Le croirait-on ? malgré ces paroles, le sens entier de la pièce, le soupir qui la termine, la leçon sévère à la jeunesse trop ardente et trop brave, et enfin ce tableau vivant des douleurs que peut causer une bravade, la première représentation fut troublée par cette opinion que l’on jeta dans le public. Les bouffons et les diffamateurs du jour, des auteurs manqués réfugiés dans le pamphlet, que les amis de Sédaine désignent dans leur correspondance et dont les noms sont depuis long-temps perdus, je ne sais quels gens incapables et importuns dont parlent Grimm et Collé, qui avaient pour habitude de refaire en un tour de main les pièces de Voltaire, de Diderot et de Beaumarchais, furent les premiers à répandre que Sédaine avait écrit l’apologie du duel.
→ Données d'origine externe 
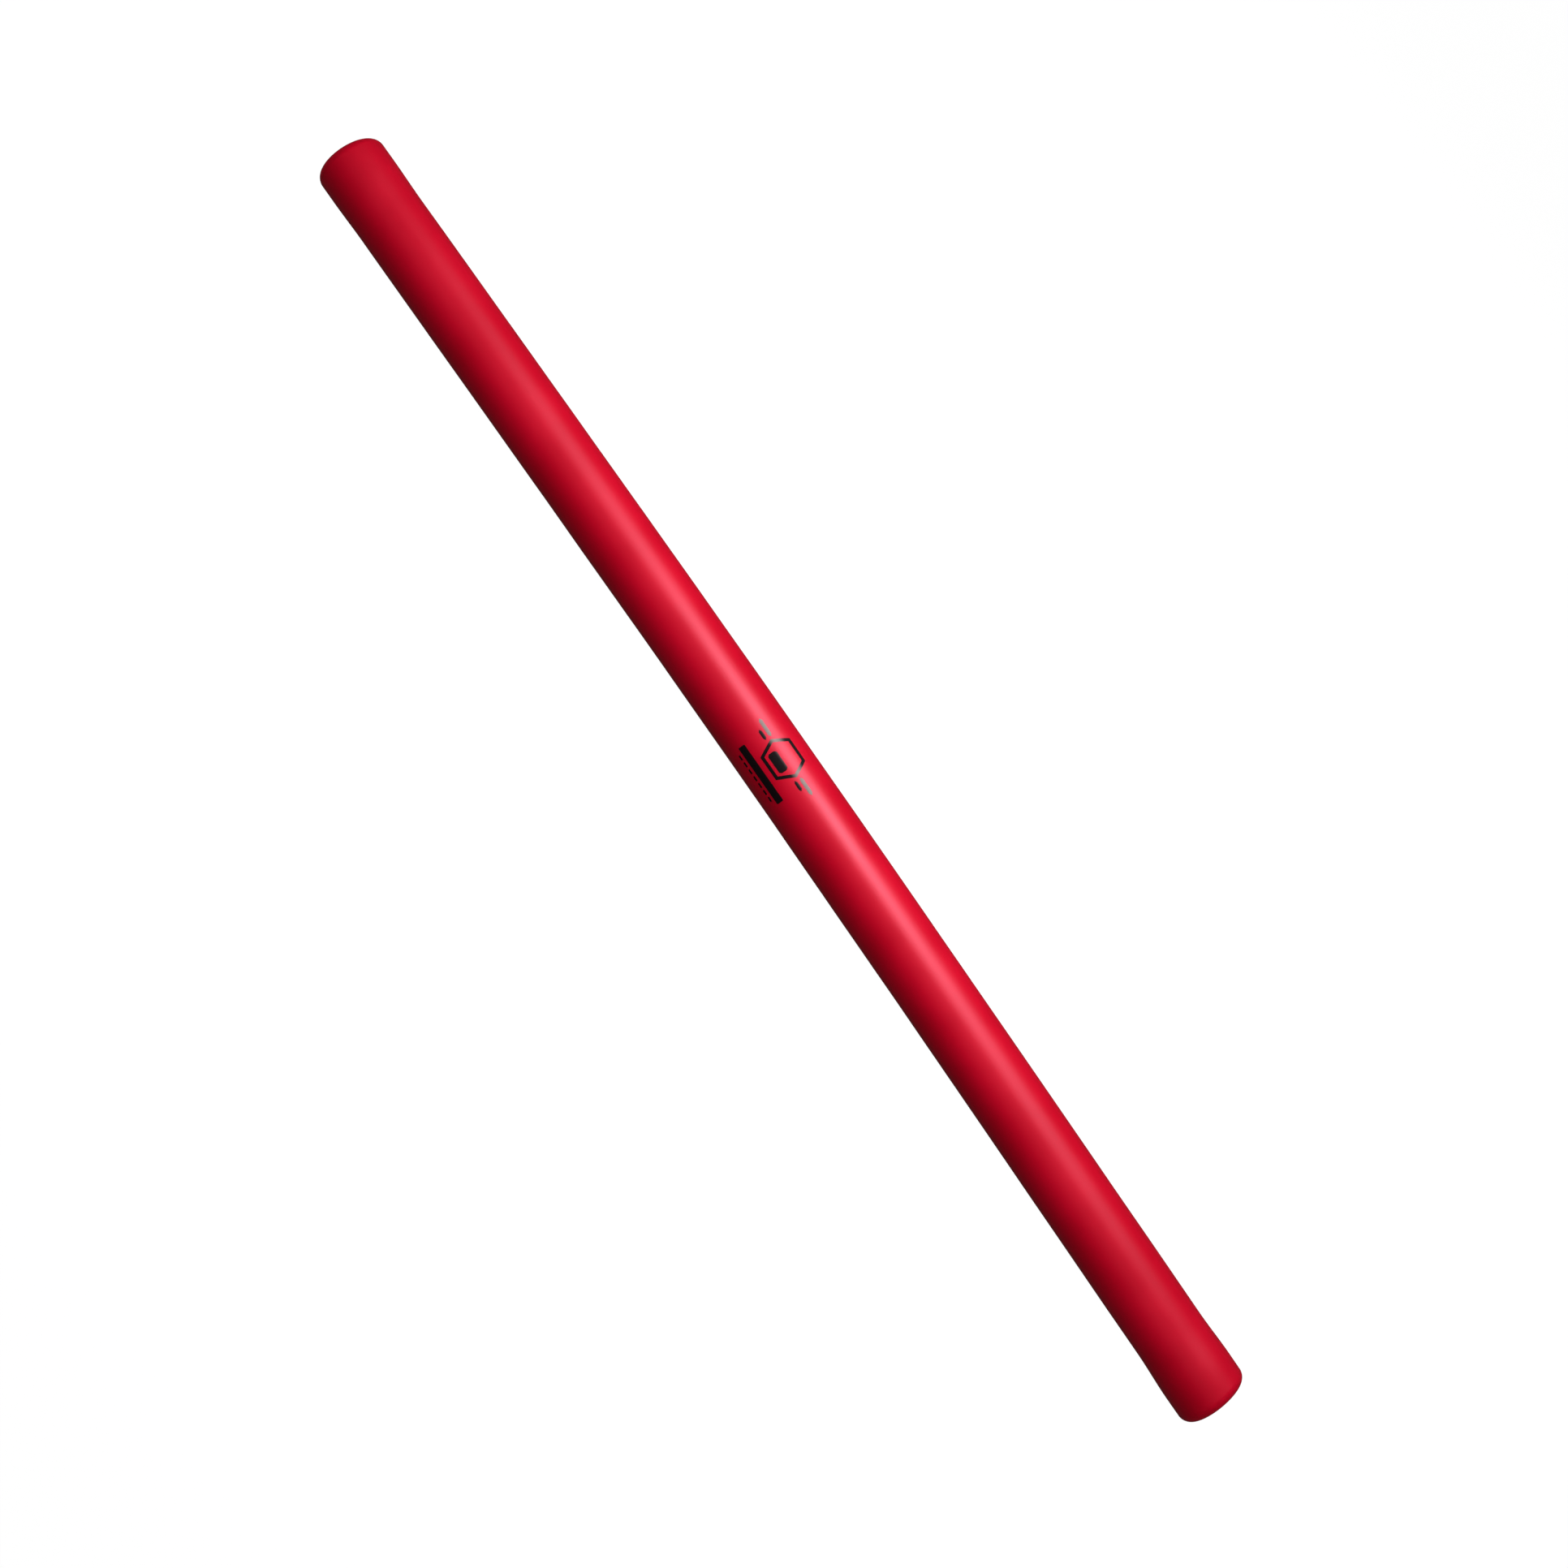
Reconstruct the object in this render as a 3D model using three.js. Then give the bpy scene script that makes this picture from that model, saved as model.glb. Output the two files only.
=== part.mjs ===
// A padded practice stick, built up in layers: a plastic core tube with a plug pressed into each
// end, a foam sleeve over the tube, a foam pad glued over each end, and one seamless dipped vinyl
// skin around all of it, with a transfer print near the middle.
//
// Millimetres, +Z up. The stick lies along X with its middle at x = 0 and touches z = 0 with its
// slightly swollen ends. All round pieces are turned about one axis in the same number of flats,
// with one flat facing straight down, so neighbouring pieces stay parallel and keep an even gap.

import * as THREE from "three";

// Overall size
const LENGTH = 660.4; // 26 in
const BARREL_RADIUS = 15.875; // 1 1/4 in across
const FLATS = 48; // flats around every turned piece

// Ends of the skin: it swells where it passes from the sleeve to the end pad
const SWELL_RADIUS = 16.275;
const SWELL_START = 301; // distance from the middle of the stick
const SWELL_END = 314;
const RIM_RADIUS = 4.6; // rounding between the side and the end
const CAP_RADIUS = 48; // the end is a shallow dome of this radius
const HOOK_HOLE_RADIUS = 0.8; // left by the wire that the stick hangs from while it is dipped

// Layers
const GAP = 0.1; // glue line between neighbouring pieces
const SKIN = 0.8;
const TUBE_RADIUS = 9.525; // 3/4 in across
const TUBE_BORE = 7;
const JOINT = 317; // plane where the sleeve and the plug end and the pad begins
const FOAM_INSET = SKIN + GAP; // the foam lies this far under the outer surface

// Plugs
const PLUG_HEAD = 3;
const PLUG_STEM = 18;
const PLUG_STEM_RADIUS = 6.3;
const PLUG_CUP_RADIUS = 4.6;
const PLUG_CUP_FLOOR = 1.5; // thickness left between the cup and the head
const PLUG_RIBS = 3;
const PLUG_RIB_PITCH = 5;
const PLUG_FIRST_RIB = 2;
const PLUG_LEAD_IN = 1;

// Transfer print: a thin film wrapped over the top of the barrel, half way along it
const PRINT_CENTRE = 0;
const PRINT_LENGTH = 42;
const PRINT_FILM = 0.1;
const PRINT_FIRST_CORNER = -6.5; // in flats round from the top, towards -Y
const PRINT_LAST_CORNER = 6.5; // in flats round from the top, towards +Y

// Steps of the curves
const SWELL_STEPS = 4;
const RIM_STEPS = 5;
const CAP_STEPS = 3;

const FLAT_ANGLE = (2 * Math.PI) / FLATS;
const END = LENGTH / 2;

const finish = (color, roughness) => new THREE.MeshStandardMaterial({ color, roughness, metalness: 0 });

const finishes = {
  skin: finish(0xb8021f, 0.5),
  foam: finish(0x26272a, 0.95),
  tube: finish(0xd9d8d2, 0.45),
  plug: finish(0x1c1d20, 0.6),
  print: finish(0x17171a, 0.4),
};

// Distance from the axis to a corner between two flats that stand flatRadius from the axis.
const corner = (flatRadius) => flatRadius / Math.cos(FLAT_ANGLE / 2);

// The same outline at the stick's other end, listed in the opposite order.
const mirrored = (outline) => outline.map(([x, radius]) => [-x, radius]).reverse();

// A solid turned about X from [x, radius] points. The side to the left of the path, as it runs
// with x to the right and the radius upwards, is outside.
function turned(outline) {
  const points = outline.map(([x, radius]) => new THREE.Vector2(corner(radius), x));
  const geometry = new THREE.LatheGeometry(points, FLATS, FLAT_ANGLE / 2);
  geometry.rotateZ(-Math.PI / 2);
  return geometry;
}

// The swell at the right-hand end, at a depth under the outer surface: from the barrel's radius
// to the swollen one along half a cosine wave.
function swell(depth) {
  const outline = [];
  for (let step = 0; step <= SWELL_STEPS; step += 1) {
    const part = step / SWELL_STEPS;
    const rise = (1 - Math.cos(Math.PI * part)) / 2;
    outline.push([
      THREE.MathUtils.lerp(SWELL_START, SWELL_END, part),
      THREE.MathUtils.lerp(BARREL_RADIUS, SWELL_RADIUS, rise) - depth,
    ]);
  }
  return outline;
}

// The rounded rim and the domed end on the right, at a depth under the outer surface: a rim arc
// that meets the side and the dome without a corner, then the dome, down to lastRadius.
function roundedEnd(depth, lastRadius = 0) {
  const rim = RIM_RADIUS - depth;
  const cap = CAP_RADIUS - depth;
  const rimCentreRadius = SWELL_RADIUS - RIM_RADIUS;
  const capCentre = END - CAP_RADIUS;
  const rimTurn = Math.asin(rimCentreRadius / (CAP_RADIUS - RIM_RADIUS));
  const rimCentre = capCentre + (CAP_RADIUS - RIM_RADIUS) * Math.cos(rimTurn);
  const lastTurn = Math.asin(lastRadius / cap);
  const outline = [];
  for (let step = 0; step <= RIM_STEPS; step += 1) {
    const angle = THREE.MathUtils.lerp(Math.PI / 2, rimTurn, step / RIM_STEPS);
    outline.push([rimCentre + rim * Math.cos(angle), rimCentreRadius + rim * Math.sin(angle)]);
  }
  for (let step = 1; step <= CAP_STEPS; step += 1) {
    const angle = THREE.MathUtils.lerp(rimTurn, lastTurn, step / CAP_STEPS);
    const radius = step === CAP_STEPS ? lastRadius : cap * Math.sin(angle);
    outline.push([capCentre + cap * Math.cos(angle), radius]);
  }
  return outline;
}

// One closed wall with a hook hole through its left end, so that its hollow is open to the air.
function vinylSkin() {
  const outside = [
    ...mirrored([...swell(0), ...roundedEnd(0, HOOK_HOLE_RADIUS)]),
    ...swell(0),
    ...roundedEnd(0),
  ];
  const inside = [
    ...mirrored([...swell(SKIN), ...roundedEnd(SKIN, HOOK_HOLE_RADIUS)]),
    ...swell(SKIN),
    ...roundedEnd(SKIN),
  ];
  return turned([...inside.reverse(), ...outside]);
}

// The sleeve follows the inside of the skin and ends square at the joint with the pads.
function foamSleeve() {
  const bore = TUBE_RADIUS + GAP;
  const rightEnd = [...swell(FOAM_INSET), [JOINT, SWELL_RADIUS - FOAM_INSET]];
  const leftCorner = [-JOINT, bore];
  return turned([leftCorner, ...mirrored(rightEnd), ...rightEnd, [JOINT, bore], leftCorner]);
}

// The pad has a flat back glued to the sleeve and the plug, and fills the rounded end.
function endPad() {
  const back = JOINT + GAP;
  return turned([[back, 0], [back, SWELL_RADIUS - FOAM_INSET], ...roundedEnd(FOAM_INSET)]);
}

function coreTube() {
  const end = JOINT - PLUG_HEAD - GAP;
  const leftCorner = [-end, TUBE_BORE];
  return turned([leftCorner, [-end, TUBE_RADIUS], [end, TUBE_RADIUS], [end, TUBE_BORE], leftCorner]);
}

// A moulded plug: a flat head that covers the tube's end, and a hollow stem with barbed ribs that
// grip the bore. Each rib rises slowly from the tip and drops square towards the head.
function corePlug() {
  const headBack = JOINT - PLUG_HEAD;
  const tip = headBack - PLUG_STEM;
  const ribRadius = TUBE_BORE - GAP;
  const outline = [
    [headBack + PLUG_CUP_FLOOR, 0],
    [headBack + PLUG_CUP_FLOOR, PLUG_CUP_RADIUS],
    [tip, PLUG_CUP_RADIUS],
    [tip, PLUG_STEM_RADIUS - PLUG_LEAD_IN / 2],
    [tip + PLUG_LEAD_IN, PLUG_STEM_RADIUS],
  ];
  for (let rib = 0; rib < PLUG_RIBS; rib += 1) {
    const start = tip + PLUG_FIRST_RIB + rib * PLUG_RIB_PITCH;
    const crest = start + PLUG_RIB_PITCH / 2;
    outline.push([start, PLUG_STEM_RADIUS], [crest, ribRadius], [crest, PLUG_STEM_RADIUS]);
  }
  outline.push([headBack, PLUG_STEM_RADIUS], [headBack, TUBE_RADIUS]);
  outline.push([JOINT, TUBE_RADIUS], [JOINT, 0]);
  return turned(outline);
}

// The film is a curved strip whose flats lie over the skin's own flats.
function transferPrint() {
  const inner = corner(BARREL_RADIUS + GAP);
  const outer = corner(BARREL_RADIUS + GAP + PRINT_FILM);
  const around = (radius, flat) =>
    new THREE.Vector2(radius * Math.sin(flat * FLAT_ANGLE), radius * Math.cos(flat * FLAT_ANGLE));
  const section = [];
  for (let flat = PRINT_FIRST_CORNER; flat <= PRINT_LAST_CORNER; flat += 1) {
    section.push(around(outer, flat));
  }
  for (let flat = PRINT_LAST_CORNER; flat >= PRINT_FIRST_CORNER; flat -= 1) {
    section.push(around(inner, flat));
  }
  const geometry = new THREE.ExtrudeGeometry(new THREE.Shape(section), {
    depth: PRINT_LENGTH,
    steps: 1,
    bevelEnabled: false,
  });
  geometry.translate(0, 0, PRINT_CENTRE - PRINT_LENGTH / 2);
  const alongY = new THREE.Vector3(0, 1, 0);
  const alongZ = new THREE.Vector3(0, 0, 1);
  const alongX = new THREE.Vector3(1, 0, 0);
  return geometry.applyMatrix4(new THREE.Matrix4().makeBasis(alongY, alongZ, alongX));
}

function piece(name, geometry, material) {
  const mesh = new THREE.Mesh(geometry, material);
  mesh.name = name;
  return mesh;
}

// The piece that fits the right-hand end, turned half round about Z for the left-hand end.
function pair(name, makeGeometry, material) {
  const right = piece(`${name}_right`, makeGeometry(), material);
  const left = piece(`${name}_left`, makeGeometry(), material);
  left.rotation.z = Math.PI;
  return [left, right];
}

const stick = new THREE.Group();
stick.position.z = SWELL_RADIUS;
stick.add(piece("core_tube", coreTube(), finishes.tube));
stick.add(...pair("core_plug", corePlug, finishes.plug));
stick.add(piece("foam_sleeve", foamSleeve(), finishes.foam));
stick.add(...pair("end_pad", endPad, finishes.foam));
stick.add(piece("vinyl_skin", vinylSkin(), finishes.skin));
stick.add(piece("transfer_print", transferPrint(), finishes.print));

export default stick;
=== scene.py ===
"""A padded practice stick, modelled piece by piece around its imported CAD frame.

The stick lies along X with the middle of its length at x = 0, and its print faces +Z. Every size
is in metres. Pieces are turned, trimmed and wrapped with Blender's own modelling operators, then
bent together by the slight bow that a long foam-wrapped tube has.
"""

import logging
import math
from dataclasses import dataclass, field, replace
from enum import Enum
from typing import Callable, Sequence

import bmesh
import bpy
from mathutils import Matrix, Vector


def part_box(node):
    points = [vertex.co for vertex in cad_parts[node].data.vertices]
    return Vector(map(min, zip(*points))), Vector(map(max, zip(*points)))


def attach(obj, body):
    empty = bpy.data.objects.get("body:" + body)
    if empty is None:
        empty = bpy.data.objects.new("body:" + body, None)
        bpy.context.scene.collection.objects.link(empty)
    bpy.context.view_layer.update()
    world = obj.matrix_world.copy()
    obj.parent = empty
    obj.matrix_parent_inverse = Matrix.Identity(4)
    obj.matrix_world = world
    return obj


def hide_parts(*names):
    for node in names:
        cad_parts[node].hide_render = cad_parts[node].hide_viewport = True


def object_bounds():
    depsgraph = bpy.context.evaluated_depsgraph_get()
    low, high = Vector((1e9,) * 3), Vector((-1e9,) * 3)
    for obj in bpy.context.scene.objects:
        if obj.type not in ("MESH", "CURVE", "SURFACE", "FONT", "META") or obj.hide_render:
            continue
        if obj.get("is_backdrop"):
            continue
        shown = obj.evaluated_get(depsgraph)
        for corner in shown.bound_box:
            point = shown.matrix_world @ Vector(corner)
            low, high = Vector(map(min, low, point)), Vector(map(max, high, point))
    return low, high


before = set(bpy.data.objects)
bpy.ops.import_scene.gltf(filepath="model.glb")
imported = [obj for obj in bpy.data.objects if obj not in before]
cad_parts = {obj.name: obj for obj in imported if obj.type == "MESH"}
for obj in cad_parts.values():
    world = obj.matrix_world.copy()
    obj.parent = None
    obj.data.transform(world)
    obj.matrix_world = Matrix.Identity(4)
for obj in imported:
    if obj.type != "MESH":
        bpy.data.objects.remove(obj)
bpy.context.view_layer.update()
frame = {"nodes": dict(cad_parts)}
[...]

Il faut peu de chose, vous le savez, pour accréditer ces interprétations perfides ; il suffit de quelques sots blessés par des portraits noirs de leur ressemblance, selon l’expression d’André Chénier, et offusqués de la vue d’un succès, pour se cramponner au premier argument qui leur est fourni ; le reste du troupeau de Panurge suit très volontiers et sans hésiter : Tous crians et bellans, dit Rabelais, en pareille intonation, la foule était à qui premier saulteroyt après leur compaignon. Chacun répétait : C’est l’apologie du duel, et s’étonnait cependant de sortir tout en larmes du désordre que l’ombre d’un duel avait jeté dans une belle famille. Pendant trois jours, il fut convenu que l’auteur avait fait une œuvre admirable, il fallait bien le confesser, mais qu’il avait commis une mauvaise action. « Vous voyez la calomnie se dresser, siffler, s’enfler… Qui diable y résisterait ? »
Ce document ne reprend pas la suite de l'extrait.